I guess where I come down is, if after covering all accounts up to $250K, the FDIC sells off all the bank's assets and there is enough in there to cover all uninsured depositors in full, that's not a bailout.
Where it becomes a bailout is when they start reaching for other funds to cover the deposits.
OK. If there aren't enough SVB assets even to cover all deposits up to $250k, and the FDIC has to use other funds, is that a bailout?
It's a bailout. So what? I'm not at all opposed to all bailouts. I'm opposed to bailing out the wealthiest, particularly this set of wealthy.
Or it would be a bailout, but is it a hypothetical counterfactual that seems unlikely to me.
It's only a bailout if it comes from the Bailót region of France.
It's only a bailout if it comes from the Bailót region of France.
I looked up "bailout" in the OED, not expecting it to clear anything up, just curious about its first use.
"Bail out" first used as a verb in the financial sense in 1916, Richard Richard by Hughes Mearns. "Bail-out" as a noun in Time Magazine, 1939 - in their online archive!
Most interestingly, the OED thinks the phrase mixes together "bail" in the judicial meaning, with that in the nautical meaning. Both are from similar-looking French words, but with different Latin origins: judicial is from the verb bailler (give, lend, rent), Latin baiulo, nautical is from the noun baille (tub/bucket), Latin bacula or baiula.

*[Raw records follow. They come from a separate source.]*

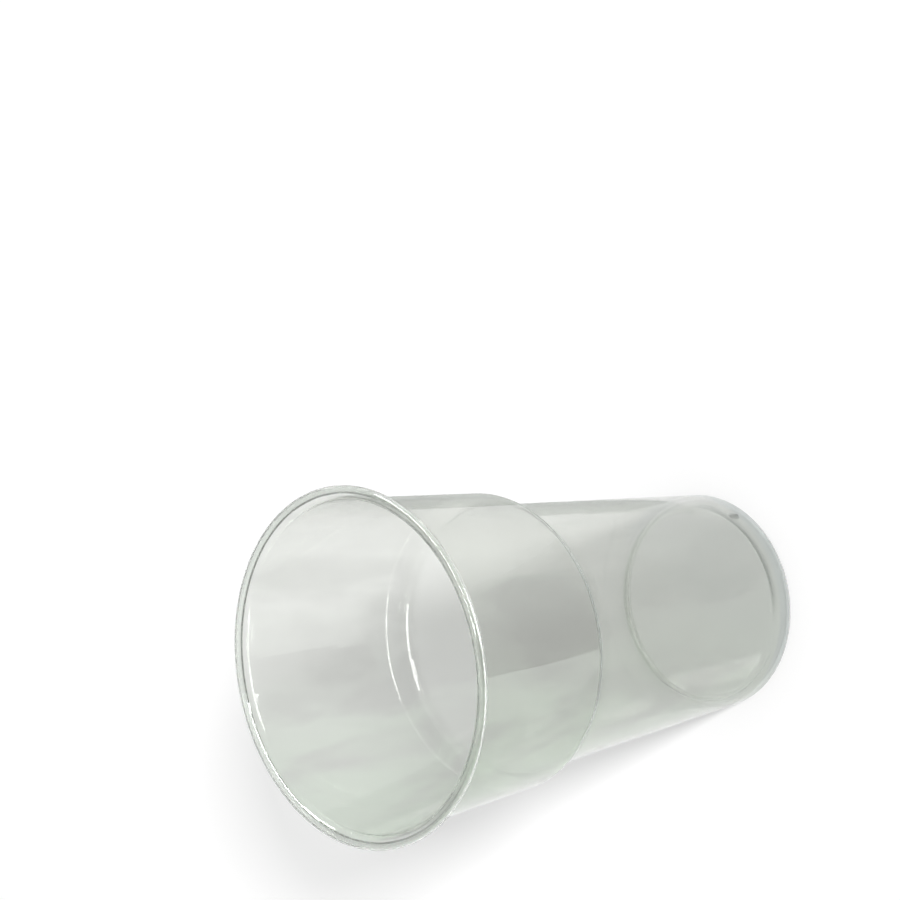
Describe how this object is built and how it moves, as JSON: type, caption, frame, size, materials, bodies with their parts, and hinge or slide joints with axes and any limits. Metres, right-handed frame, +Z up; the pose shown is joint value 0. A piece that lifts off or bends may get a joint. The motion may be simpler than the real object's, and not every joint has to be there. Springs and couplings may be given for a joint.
{
  "type": "plastic tumbler cup",
  "caption": "Clear disposable tumbler in thin moulded plastic: tapered walls with a shoulder step, a rolled lip, a narrow foot and a recessed base.",
  "frame": {"origin": "centre of the foot ring, in the plane that the cup stands on", "axes": "+Z up along the cup's axis, from the foot to the mouth; X and Y across, with the foot's small rib 39.5 degrees from +X towards -Y"},
  "size_m": [0.095, 0.095, 0.145],
  "materials": {
    "clear_plastic": "clear, glossy, with a slight grey-green haze"
  },
  "bodies": {
    "root": {"tumbler": "clear_plastic"}
  },
  "joints": []
}
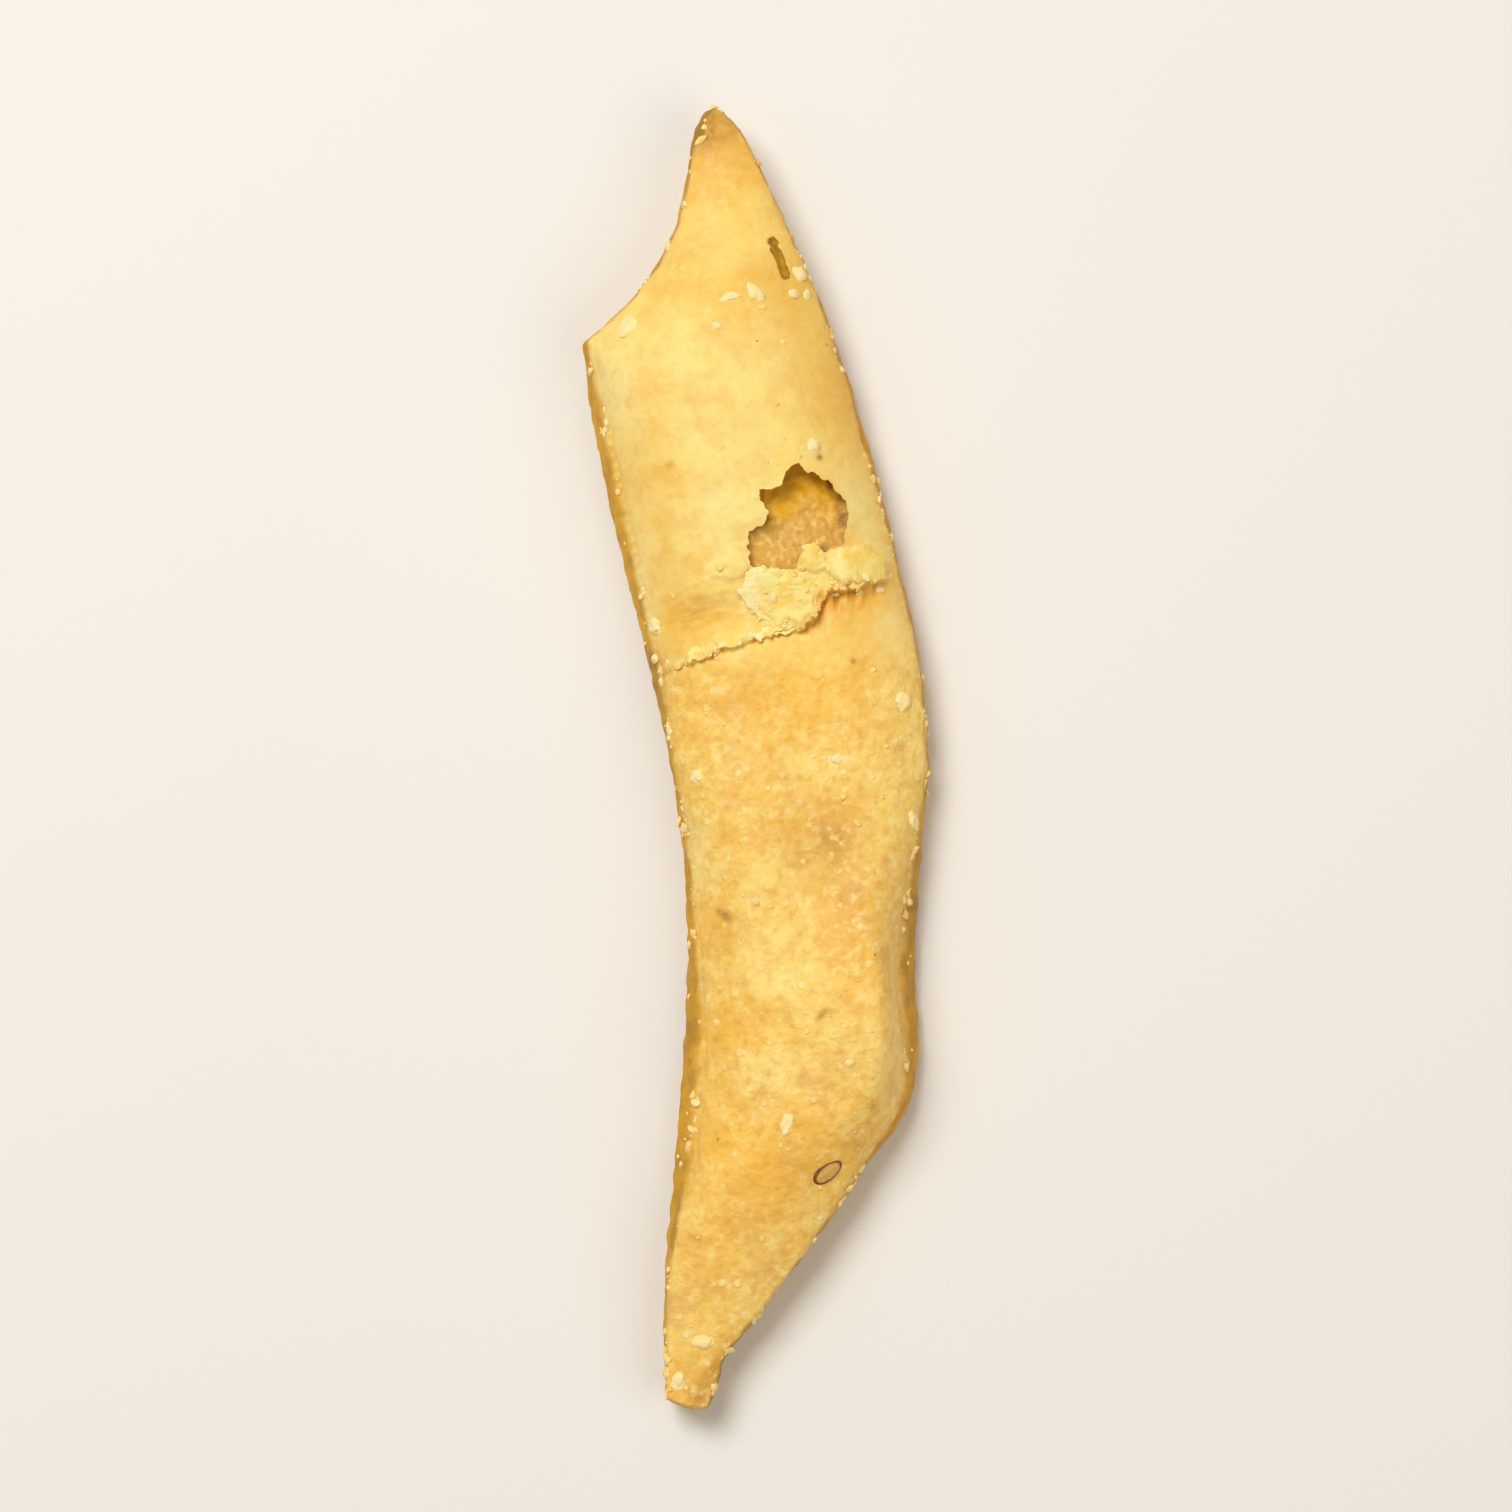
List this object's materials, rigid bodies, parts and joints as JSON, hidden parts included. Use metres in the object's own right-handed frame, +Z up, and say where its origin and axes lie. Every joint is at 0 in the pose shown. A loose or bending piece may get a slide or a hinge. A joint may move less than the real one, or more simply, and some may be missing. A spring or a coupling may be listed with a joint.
{
  "type": "long mathri",
  "caption": "Slant-cut strip of puffed deep-fried dough, pointed at both ends, with a burst hole and a torn ridge across its blistered top.",
  "frame": {"origin": "centre of the outer box seen from above, on the surface that the strip rests on", "axes": "+Z up off the resting face, +Y along the strip towards its narrow tip, +X across it towards the side that bows out"},
  "size_m": [0.0192, 0.0718, 0.0071],
  "materials": {
    "fried_dough": "Golden fried dough, matt with a faint sheen of oil."
  },
  "bodies": {
    "root": {"mathri": "fried_dough"}
  },
  "joints": []
}
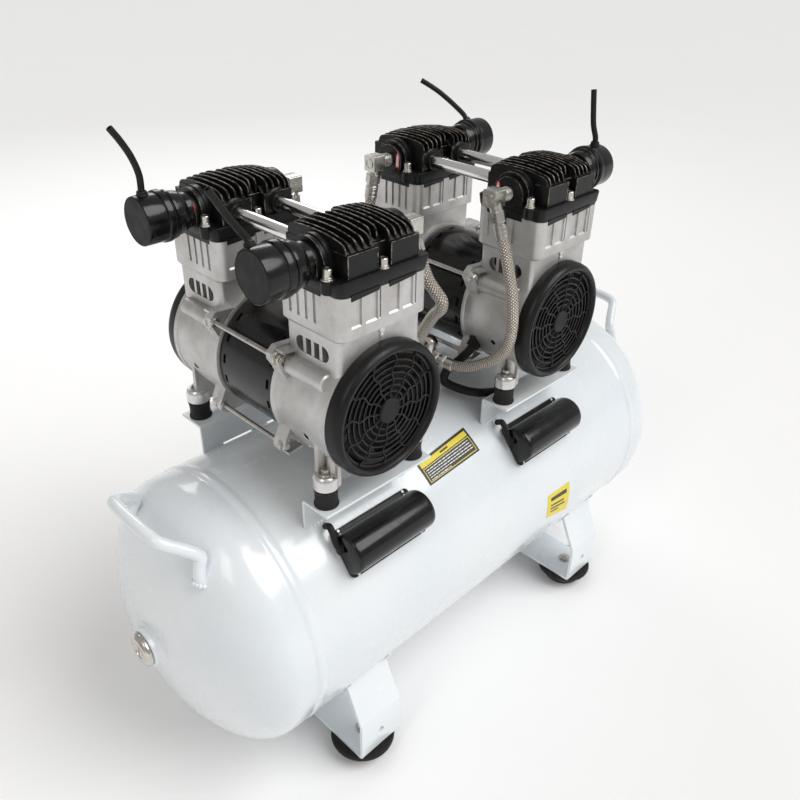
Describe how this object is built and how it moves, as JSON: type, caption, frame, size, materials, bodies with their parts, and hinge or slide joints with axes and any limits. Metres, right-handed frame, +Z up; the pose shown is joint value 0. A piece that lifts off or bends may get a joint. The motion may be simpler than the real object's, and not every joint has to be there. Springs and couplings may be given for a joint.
{
  "type": "air compressor",
  "caption": "Oil-free air compressor: two twin-cylinder motor pumps side by side on a horizontal steel tank, with strap feet and lifting handles.",
  "frame": {"origin": "on the floor, under the middle of the overall length and width; the tank itself is 6.9 mm towards +X because of the plug in its near end", "axes": "+X along the tank to the far end, -Y to the front with the capacitor boxes, +Z up"},
  "size_m": [0.7648, 0.316, 0.6812],
  "materials": {
    "white_paint": "gloss",
    "cast_aluminium": "sand-cast satin",
    "black_paint": "satin",
    "black_plastic": "semi-gloss",
    "rubber": "matt",
    "chrome": "polished",
    "braided_steel": "braided wire",
    "plated_steel": "zinc plated",
    "brass": "machined",
    "red_plastic": "gloss"
  },
  "bodies": {
    "compressor": {"check_valve": "plated_steel", "end_plug": "plated_steel", "far_capacitor_box": "black_plastic", "far_crankcase_front": "cast_aluminium", "far_crankcase_rear": "cast_aluminium", "far_crossover_left": "chrome", "far_crossover_right": "chrome", "far_fan_cover_front": "black_plastic", "far_fan_cover_rear": "black_plastic", "far_filter_front": "black_plastic", "far_filter_rear": "black_plastic", "far_head_front": "black_paint", "far_head_rear": "black_paint", "far_hose_front": "braided_steel", "far_hose_rear": "braided_steel", "far_mount_front_left": "rubber", "far_mount_front_right": "rubber", "far_mount_rear_left": "rubber", "far_mount_rear_right": "rubber", "far_snorkel_front": "rubber", "far_snorkel_rear": "rubber", "far_stator": "black_paint", "foot_far": "white_paint", "foot_near": "white_paint", "handle_far": "white_paint", "handle_near": "white_paint", "near_capacitor_box": "black_plastic", "near_crankcase_front": "cast_aluminium", "near_crankcase_rear": "cast_aluminium", "near_crossover_left": "chrome", "near_crossover_right": "chrome", "near_fan_cover_front": "black_plastic", "near_fan_cover_rear": "black_plastic", "near_filter_front": "black_plastic", "near_filter_rear": "black_plastic", "near_head_front": "black_paint", "near_head_rear": "black_paint", "near_hose_front": "braided_steel", "near_hose_rear": "braided_steel", "near_mount_front_left": "rubber", "near_mount_front_right": "rubber", "near_mount_rear_left": "rubber", "near_mount_rear_right": "rubber", "near_snorkel_front": "rubber", "near_snorkel_rear": "rubber", "near_stator": "black_paint", "outlet_valve": "brass", "pressure_gauge": "plated_steel", "pressure_switch": "black_plastic", "rubber_foot_far_front": "rubber", "rubber_foot_far_rear": "rubber", "rubber_foot_near_front": "rubber", "rubber_foot_near_rear": "rubber", "safety_valve": "brass", "tank": "white_paint"},
    "drain_cock": {"drain_cock": "brass"},
    "far_rotor": {"far_rotor": "plated_steel"},
    "near_rotor": {"near_rotor": "plated_steel"},
    "outlet_lever": {"outlet_lever": "red_plastic"},
    "switch_knob": {"switch_knob": "red_plastic"}
  },
  "joints": [
    {"name": "near_rotor_spin", "type": "hinge", "parent": "compressor", "child": "near_rotor", "pos_m": [-0.1653, 0, 0.455], "axis": [0, 1, 0], "continuous": true},
    {"name": "far_rotor_spin", "type": "hinge", "parent": "compressor", "child": "far_rotor", "pos_m": [0.0965, 0, 0.455], "axis": [0, 1, 0], "continuous": true},
    {"name": "switch_knob_pull", "type": "slide", "parent": "compressor", "child": "switch_knob", "axis": [0, 0, 1], "range_m": [0, 0.006]},
    {"name": "outlet_lever_turn", "type": "hinge", "parent": "compressor", "child": "outlet_lever", "pos_m": [0.2349, 0.0393, 0.398], "axis": [0, 0, 1], "range_deg": [0, 90]},
    {"name": "drain_cock_turn", "type": "hinge", "parent": "compressor", "child": "drain_cock", "pos_m": [0.0069, 0, 0.048], "axis": [0, 0, 1], "range_deg": [0, 360]}
  ]
}
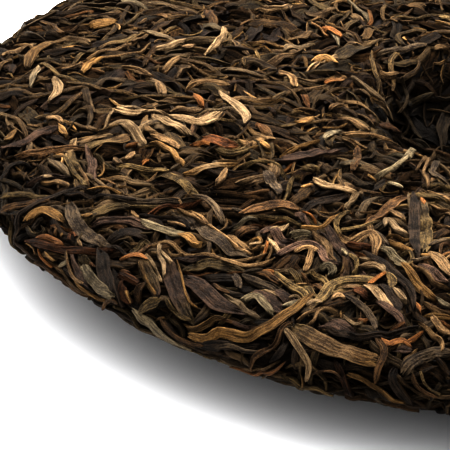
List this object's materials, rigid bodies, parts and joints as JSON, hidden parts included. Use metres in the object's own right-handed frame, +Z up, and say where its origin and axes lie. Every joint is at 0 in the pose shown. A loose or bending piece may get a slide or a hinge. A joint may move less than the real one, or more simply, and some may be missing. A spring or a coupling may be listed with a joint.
{
  "type": "pressed tea cake",
  "caption": "Round cake of pressed whole tea leaf, thin at its rounded edge, with a domed underside and a bowl-shaped dimple in the middle of its top.",
  "frame": {"origin": "middle of the flat spot that the cake rests on, at the height of the table", "axes": "+Z up through the dimple, +X to the right and -Y towards the viewer of the picture"},
  "size_m": [0.2002, 0.199, 0.0252],
  "materials": {
    "pressed_tea": "dry leaf, dull with a faint sheen"
  },
  "bodies": {
    "root": {"tea_cake": "pressed_tea"}
  },
  "joints": []
}
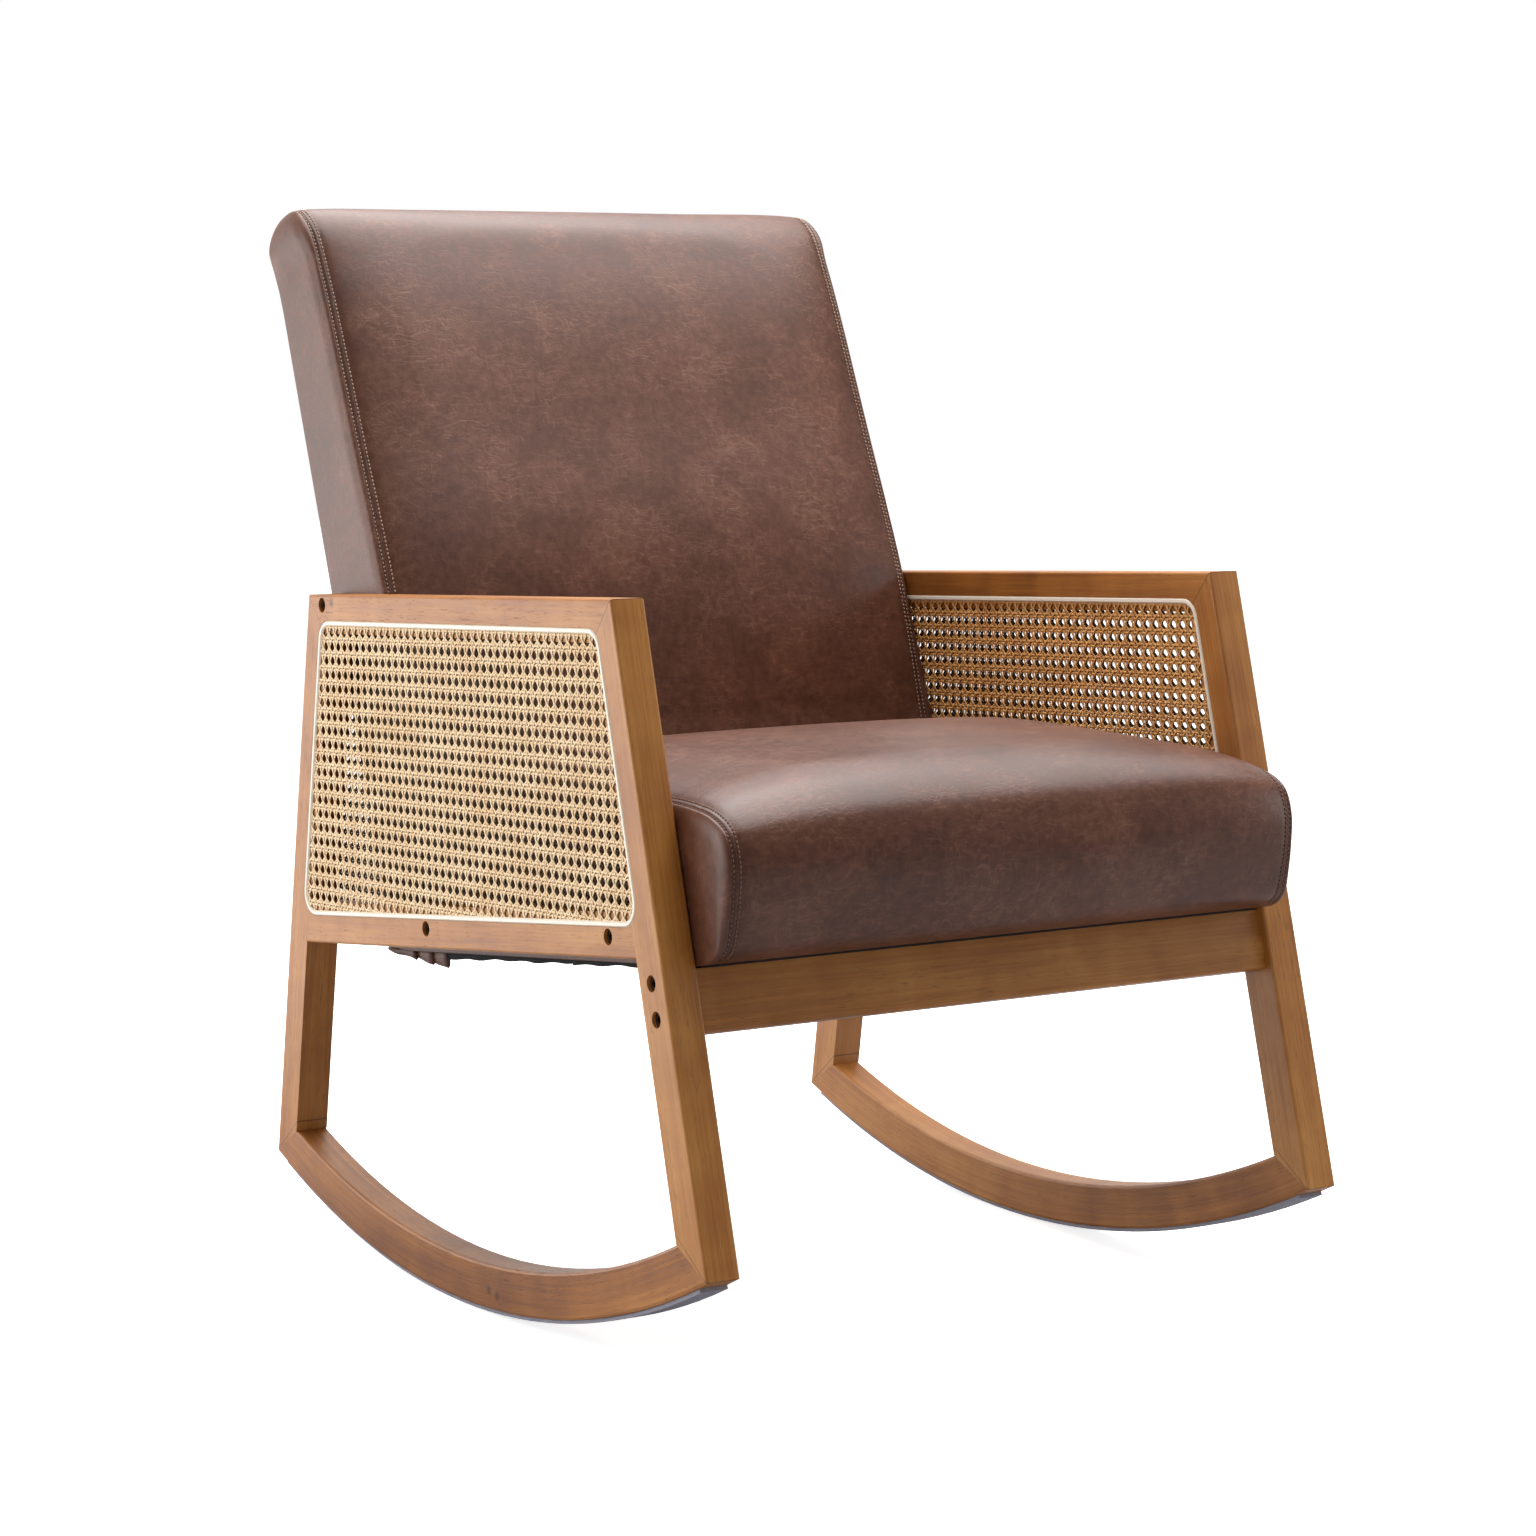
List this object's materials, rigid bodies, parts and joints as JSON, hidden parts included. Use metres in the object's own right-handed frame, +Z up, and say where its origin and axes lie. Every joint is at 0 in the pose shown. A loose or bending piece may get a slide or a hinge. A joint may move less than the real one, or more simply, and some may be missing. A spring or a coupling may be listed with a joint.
{
  "type": "upholstered rocking chair",
  "caption": "Rocking arm chair with splayed mitred wooden side frames, cane panels, bent rockers, a thick leather seat and a raked leather back.",
  "frame": {"origin": "on the floor under the middle of the chair's bounding box", "axes": "+Z up, +X across the seat, -Y the way the sitter faces"},
  "size_m": [0.6272, 0.8302, 0.9537],
  "materials": {
    "stained_wood": "satin, walnut stain with open pores",
    "inner_wood": "bare",
    "cane": "natural cane, semi-matt",
    "spline": "matt cream",
    "felt": "grey felt",
    "leather": "soft brown, waxed, mottled",
    "foam": "foam",
    "webbing": "woven",
    "dust_cloth": "black non-woven",
    "dark_steel": "blackened",
    "plain_steel": "plain"
  },
  "bodies": {
    "root": {"left_arm_rail": "stained_wood", "left_front_leg": "stained_wood", "left_rear_leg": "stained_wood", "left_side_rail": "stained_wood", "left_rocker": "stained_wood", "left_loose_tenons": "inner_wood", "left_outer_cane": "cane", "left_inner_cane": "cane", "left_outer_spline": "spline", "left_inner_spline": "spline", "left_felt_strip": "felt", "right_arm_rail": "stained_wood", "right_front_leg": "stained_wood", "right_rear_leg": "stained_wood", "right_side_rail": "stained_wood", "right_rocker": "stained_wood", "right_loose_tenons": "inner_wood", "right_outer_cane": "cane", "right_inner_cane": "cane", "right_outer_spline": "spline", "right_inner_spline": "spline", "right_felt_strip": "felt", "front_rail": "stained_wood", "seat_frame_left_rail": "inner_wood", "seat_frame_right_rail": "inner_wood", "seat_frame_front_rail": "inner_wood", "seat_frame_rear_rail": "inner_wood", "seat_corner_blocks": "inner_wood", "back_frame_left_stile": "inner_wood", "back_frame_right_stile": "inner_wood", "back_frame_top_rail": "inner_wood", "back_frame_bottom_rail": "inner_wood", "seat_webbing_straps": "webbing", "back_webbing_straps": "webbing", "seat_foam": "foam", "back_foam": "foam", "seat_cover": "leather", "back_cover": "leather", "back_rear_panel": "leather", "seat_dust_cover": "dust_cloth", "side_frame_bolts": "dark_steel", "back_bolts": "dark_steel", "threaded_inserts": "plain_steel"}
  },
  "joints": []
}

It seemed ideologically slanted in a bad direction at first, no? But maybe less so now.
I think it still is but like twitter there's a large enough user base that lots of people who don't share the company leadership's politics are there.
Wow, they still haven't kicked off Graham Linehan.
(Substack, that is. Elmo restored his account last December.)
I'm not sure if I hope that's a typo or not.
Then I'll minimize risk of harm by not telling you.
If there aren't enough SVB assets even to cover all deposits up to $250k, and the FDIC has to use other funds, is that a bailout?
No, because that's part of the insurance policy that the FDIC is contracted to honor.